Written request | Copy all lines holding the word "between" from the entries.

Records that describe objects

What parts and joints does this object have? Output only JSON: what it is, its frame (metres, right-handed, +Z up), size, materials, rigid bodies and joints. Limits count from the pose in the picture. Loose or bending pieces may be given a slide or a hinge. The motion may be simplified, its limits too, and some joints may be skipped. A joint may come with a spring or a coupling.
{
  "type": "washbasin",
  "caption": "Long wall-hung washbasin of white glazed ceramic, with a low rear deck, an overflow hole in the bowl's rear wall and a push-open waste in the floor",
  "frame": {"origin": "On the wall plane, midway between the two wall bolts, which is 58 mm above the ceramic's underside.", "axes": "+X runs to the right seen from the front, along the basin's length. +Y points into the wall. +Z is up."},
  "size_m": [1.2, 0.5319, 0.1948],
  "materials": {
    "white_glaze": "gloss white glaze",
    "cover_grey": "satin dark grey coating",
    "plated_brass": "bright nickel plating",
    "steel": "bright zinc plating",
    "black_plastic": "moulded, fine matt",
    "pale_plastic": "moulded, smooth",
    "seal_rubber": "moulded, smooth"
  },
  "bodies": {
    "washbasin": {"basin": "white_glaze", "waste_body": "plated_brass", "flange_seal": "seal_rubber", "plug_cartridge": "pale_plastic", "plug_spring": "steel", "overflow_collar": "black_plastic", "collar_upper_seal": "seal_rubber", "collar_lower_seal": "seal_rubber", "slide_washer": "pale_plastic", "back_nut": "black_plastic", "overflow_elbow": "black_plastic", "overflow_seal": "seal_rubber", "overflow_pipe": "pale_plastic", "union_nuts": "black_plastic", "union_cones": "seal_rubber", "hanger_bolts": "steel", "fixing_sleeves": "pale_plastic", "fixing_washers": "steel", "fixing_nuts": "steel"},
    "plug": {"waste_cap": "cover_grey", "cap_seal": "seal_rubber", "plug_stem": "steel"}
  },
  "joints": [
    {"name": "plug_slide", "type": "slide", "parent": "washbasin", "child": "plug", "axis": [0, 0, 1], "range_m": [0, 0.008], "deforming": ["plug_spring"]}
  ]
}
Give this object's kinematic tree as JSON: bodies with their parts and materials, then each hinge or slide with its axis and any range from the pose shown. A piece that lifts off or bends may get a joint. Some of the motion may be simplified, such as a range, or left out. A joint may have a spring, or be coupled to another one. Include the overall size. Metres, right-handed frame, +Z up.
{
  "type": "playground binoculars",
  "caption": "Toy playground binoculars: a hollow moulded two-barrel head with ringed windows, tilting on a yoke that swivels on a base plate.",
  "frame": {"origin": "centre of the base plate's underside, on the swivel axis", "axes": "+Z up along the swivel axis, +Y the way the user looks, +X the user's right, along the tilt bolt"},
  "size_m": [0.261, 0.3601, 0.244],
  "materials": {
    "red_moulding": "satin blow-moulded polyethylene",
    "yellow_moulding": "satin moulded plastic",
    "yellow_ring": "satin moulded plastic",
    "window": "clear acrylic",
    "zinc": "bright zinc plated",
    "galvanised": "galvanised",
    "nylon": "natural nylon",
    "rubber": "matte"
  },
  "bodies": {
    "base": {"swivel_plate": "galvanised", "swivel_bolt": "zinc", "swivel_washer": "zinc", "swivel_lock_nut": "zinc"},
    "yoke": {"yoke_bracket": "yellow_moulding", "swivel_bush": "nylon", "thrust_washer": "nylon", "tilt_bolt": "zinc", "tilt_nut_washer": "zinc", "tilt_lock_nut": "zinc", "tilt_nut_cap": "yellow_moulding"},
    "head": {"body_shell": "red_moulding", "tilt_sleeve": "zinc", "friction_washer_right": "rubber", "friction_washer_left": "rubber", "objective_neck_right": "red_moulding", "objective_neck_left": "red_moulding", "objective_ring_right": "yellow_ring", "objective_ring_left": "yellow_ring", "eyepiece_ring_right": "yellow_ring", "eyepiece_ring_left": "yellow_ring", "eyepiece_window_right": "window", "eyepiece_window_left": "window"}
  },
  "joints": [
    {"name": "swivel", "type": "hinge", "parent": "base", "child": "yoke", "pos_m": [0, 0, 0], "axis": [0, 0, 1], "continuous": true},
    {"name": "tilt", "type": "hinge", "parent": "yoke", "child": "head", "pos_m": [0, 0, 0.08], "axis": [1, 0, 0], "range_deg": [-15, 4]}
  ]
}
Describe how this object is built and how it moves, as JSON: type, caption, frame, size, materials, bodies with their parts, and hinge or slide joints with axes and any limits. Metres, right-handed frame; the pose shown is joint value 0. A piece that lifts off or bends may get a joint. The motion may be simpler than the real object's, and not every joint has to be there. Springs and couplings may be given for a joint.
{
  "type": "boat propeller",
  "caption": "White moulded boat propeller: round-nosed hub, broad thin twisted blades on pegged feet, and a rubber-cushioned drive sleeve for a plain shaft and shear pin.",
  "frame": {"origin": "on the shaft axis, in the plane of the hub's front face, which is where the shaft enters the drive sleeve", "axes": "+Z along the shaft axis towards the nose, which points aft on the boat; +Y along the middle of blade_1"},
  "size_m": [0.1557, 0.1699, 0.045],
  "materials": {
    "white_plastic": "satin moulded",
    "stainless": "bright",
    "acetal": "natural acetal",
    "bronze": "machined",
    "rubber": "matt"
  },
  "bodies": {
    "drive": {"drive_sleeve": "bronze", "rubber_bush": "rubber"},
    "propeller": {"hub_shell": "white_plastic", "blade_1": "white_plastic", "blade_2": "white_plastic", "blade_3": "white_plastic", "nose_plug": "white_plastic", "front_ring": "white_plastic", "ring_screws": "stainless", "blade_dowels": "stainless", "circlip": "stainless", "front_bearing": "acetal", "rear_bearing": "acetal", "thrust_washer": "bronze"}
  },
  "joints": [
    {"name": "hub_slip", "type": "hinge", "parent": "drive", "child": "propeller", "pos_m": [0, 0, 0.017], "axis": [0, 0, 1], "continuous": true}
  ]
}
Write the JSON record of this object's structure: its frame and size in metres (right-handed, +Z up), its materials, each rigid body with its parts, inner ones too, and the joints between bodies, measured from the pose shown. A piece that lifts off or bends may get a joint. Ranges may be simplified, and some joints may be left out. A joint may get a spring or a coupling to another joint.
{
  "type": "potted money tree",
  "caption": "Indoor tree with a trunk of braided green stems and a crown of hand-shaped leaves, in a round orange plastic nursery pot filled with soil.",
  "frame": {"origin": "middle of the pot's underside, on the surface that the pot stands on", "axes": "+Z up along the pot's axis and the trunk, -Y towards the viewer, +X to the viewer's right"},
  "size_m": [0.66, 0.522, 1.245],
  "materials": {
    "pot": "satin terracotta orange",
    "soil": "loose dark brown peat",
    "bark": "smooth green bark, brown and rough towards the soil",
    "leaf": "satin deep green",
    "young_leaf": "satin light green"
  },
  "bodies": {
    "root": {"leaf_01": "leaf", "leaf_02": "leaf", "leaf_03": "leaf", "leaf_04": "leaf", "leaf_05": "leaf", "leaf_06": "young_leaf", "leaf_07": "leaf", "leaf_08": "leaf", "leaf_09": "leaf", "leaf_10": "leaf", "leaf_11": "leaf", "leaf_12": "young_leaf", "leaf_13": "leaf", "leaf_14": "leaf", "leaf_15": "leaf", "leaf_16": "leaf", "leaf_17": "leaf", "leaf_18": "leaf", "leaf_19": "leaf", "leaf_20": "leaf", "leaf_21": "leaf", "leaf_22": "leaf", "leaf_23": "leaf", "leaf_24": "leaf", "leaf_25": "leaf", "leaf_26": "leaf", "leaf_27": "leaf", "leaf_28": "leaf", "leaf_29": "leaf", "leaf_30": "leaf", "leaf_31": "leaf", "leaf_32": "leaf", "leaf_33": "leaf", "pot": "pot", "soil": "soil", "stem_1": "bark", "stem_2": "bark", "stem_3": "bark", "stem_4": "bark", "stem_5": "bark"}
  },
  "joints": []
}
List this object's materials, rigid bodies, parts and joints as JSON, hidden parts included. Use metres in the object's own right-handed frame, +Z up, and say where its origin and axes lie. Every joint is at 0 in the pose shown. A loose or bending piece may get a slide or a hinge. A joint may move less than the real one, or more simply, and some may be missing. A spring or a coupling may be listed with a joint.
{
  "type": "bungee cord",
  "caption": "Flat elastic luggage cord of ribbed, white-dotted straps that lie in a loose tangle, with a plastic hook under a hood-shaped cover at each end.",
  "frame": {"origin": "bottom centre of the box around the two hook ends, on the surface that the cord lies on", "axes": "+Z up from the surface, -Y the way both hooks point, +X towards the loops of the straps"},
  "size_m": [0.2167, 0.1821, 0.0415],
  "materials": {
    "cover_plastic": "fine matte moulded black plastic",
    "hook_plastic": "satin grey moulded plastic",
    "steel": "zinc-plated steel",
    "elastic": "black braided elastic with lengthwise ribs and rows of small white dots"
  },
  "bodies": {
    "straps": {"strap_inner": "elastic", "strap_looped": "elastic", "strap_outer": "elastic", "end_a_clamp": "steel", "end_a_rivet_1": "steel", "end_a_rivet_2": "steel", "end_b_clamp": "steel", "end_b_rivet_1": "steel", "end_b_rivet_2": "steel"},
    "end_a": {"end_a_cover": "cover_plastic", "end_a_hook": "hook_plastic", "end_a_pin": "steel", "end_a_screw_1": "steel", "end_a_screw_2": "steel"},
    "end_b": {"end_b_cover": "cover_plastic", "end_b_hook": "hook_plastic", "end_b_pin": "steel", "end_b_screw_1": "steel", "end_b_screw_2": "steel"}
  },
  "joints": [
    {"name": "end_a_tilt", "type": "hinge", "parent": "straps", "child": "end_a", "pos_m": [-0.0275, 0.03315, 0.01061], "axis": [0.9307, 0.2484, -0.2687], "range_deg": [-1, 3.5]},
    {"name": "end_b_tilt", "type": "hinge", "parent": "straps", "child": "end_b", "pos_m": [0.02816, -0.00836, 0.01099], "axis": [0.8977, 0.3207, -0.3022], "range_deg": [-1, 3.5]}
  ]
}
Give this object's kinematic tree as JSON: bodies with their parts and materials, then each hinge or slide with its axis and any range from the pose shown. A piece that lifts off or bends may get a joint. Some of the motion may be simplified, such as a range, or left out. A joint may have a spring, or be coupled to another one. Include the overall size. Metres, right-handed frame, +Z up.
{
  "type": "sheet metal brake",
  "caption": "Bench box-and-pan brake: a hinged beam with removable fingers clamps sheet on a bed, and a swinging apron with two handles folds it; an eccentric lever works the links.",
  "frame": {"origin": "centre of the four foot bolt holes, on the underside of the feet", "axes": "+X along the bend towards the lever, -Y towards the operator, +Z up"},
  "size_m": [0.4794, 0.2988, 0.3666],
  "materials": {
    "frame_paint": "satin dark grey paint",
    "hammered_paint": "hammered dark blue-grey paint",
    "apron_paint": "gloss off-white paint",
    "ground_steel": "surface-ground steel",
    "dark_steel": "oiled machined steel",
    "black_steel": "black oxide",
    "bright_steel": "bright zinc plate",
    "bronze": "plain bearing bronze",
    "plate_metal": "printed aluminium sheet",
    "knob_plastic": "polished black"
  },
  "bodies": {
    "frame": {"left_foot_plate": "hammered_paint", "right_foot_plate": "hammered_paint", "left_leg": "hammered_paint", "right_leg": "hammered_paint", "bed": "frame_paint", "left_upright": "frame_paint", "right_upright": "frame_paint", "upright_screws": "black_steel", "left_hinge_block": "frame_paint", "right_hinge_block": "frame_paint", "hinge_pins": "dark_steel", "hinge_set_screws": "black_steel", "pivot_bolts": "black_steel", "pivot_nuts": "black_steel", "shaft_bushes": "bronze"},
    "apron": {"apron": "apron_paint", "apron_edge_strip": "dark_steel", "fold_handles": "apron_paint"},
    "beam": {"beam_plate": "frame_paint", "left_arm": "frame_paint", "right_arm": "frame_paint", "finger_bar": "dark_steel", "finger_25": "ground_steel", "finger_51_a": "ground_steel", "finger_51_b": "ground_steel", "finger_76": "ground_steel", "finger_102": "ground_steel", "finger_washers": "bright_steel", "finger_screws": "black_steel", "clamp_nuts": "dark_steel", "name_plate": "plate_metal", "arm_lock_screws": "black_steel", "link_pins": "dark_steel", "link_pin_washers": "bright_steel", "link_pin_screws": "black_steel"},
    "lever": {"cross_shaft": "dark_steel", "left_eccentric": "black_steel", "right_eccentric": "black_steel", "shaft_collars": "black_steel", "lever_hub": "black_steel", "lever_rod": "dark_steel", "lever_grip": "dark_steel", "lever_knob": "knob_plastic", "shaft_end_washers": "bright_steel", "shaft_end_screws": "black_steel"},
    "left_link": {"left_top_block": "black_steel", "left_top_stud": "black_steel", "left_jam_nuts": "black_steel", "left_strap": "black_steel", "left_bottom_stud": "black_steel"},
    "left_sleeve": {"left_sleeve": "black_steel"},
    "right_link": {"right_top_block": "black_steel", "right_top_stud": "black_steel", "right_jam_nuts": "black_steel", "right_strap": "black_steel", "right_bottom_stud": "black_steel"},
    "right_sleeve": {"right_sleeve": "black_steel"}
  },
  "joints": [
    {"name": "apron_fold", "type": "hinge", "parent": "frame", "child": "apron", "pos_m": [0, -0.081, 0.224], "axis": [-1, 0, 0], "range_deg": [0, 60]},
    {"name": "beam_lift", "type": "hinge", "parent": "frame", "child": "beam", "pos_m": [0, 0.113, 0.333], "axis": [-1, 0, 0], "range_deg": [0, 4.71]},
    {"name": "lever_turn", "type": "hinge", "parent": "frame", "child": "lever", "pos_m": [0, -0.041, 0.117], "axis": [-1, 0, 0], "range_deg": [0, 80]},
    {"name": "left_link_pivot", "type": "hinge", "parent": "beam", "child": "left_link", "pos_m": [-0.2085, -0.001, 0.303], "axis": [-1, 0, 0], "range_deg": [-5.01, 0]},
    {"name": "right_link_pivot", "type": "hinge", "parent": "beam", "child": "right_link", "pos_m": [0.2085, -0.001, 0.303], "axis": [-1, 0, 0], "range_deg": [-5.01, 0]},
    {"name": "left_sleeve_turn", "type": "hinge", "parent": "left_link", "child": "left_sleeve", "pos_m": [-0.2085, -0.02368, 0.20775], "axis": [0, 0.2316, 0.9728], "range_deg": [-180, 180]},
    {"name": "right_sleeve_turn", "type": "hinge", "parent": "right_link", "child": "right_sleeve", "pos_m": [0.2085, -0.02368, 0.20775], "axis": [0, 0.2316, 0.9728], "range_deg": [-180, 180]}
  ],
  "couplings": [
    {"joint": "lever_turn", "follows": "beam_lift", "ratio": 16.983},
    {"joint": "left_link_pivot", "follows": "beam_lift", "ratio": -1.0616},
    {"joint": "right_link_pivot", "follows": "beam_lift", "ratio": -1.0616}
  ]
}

Output below |
  "frame": {"origin": "On the wall plane, midway between the two wall bolts, which is 58 mm above the ceramic's underside.", "axes": "+X runs to the right seen from the front, along the basin's length. +Y points into the wall. +Z is up."},
Write the JSON record of this object's structure: its frame and size in metres (right-handed, +Z up), its materials, each rigid body with its parts, inner ones too, and the joints between bodies, measured from the pose shown. A piece that lifts off or bends may get a joint. Ranges may be simplified, and some joints may be left out. A joint may get a spring or a coupling to another joint.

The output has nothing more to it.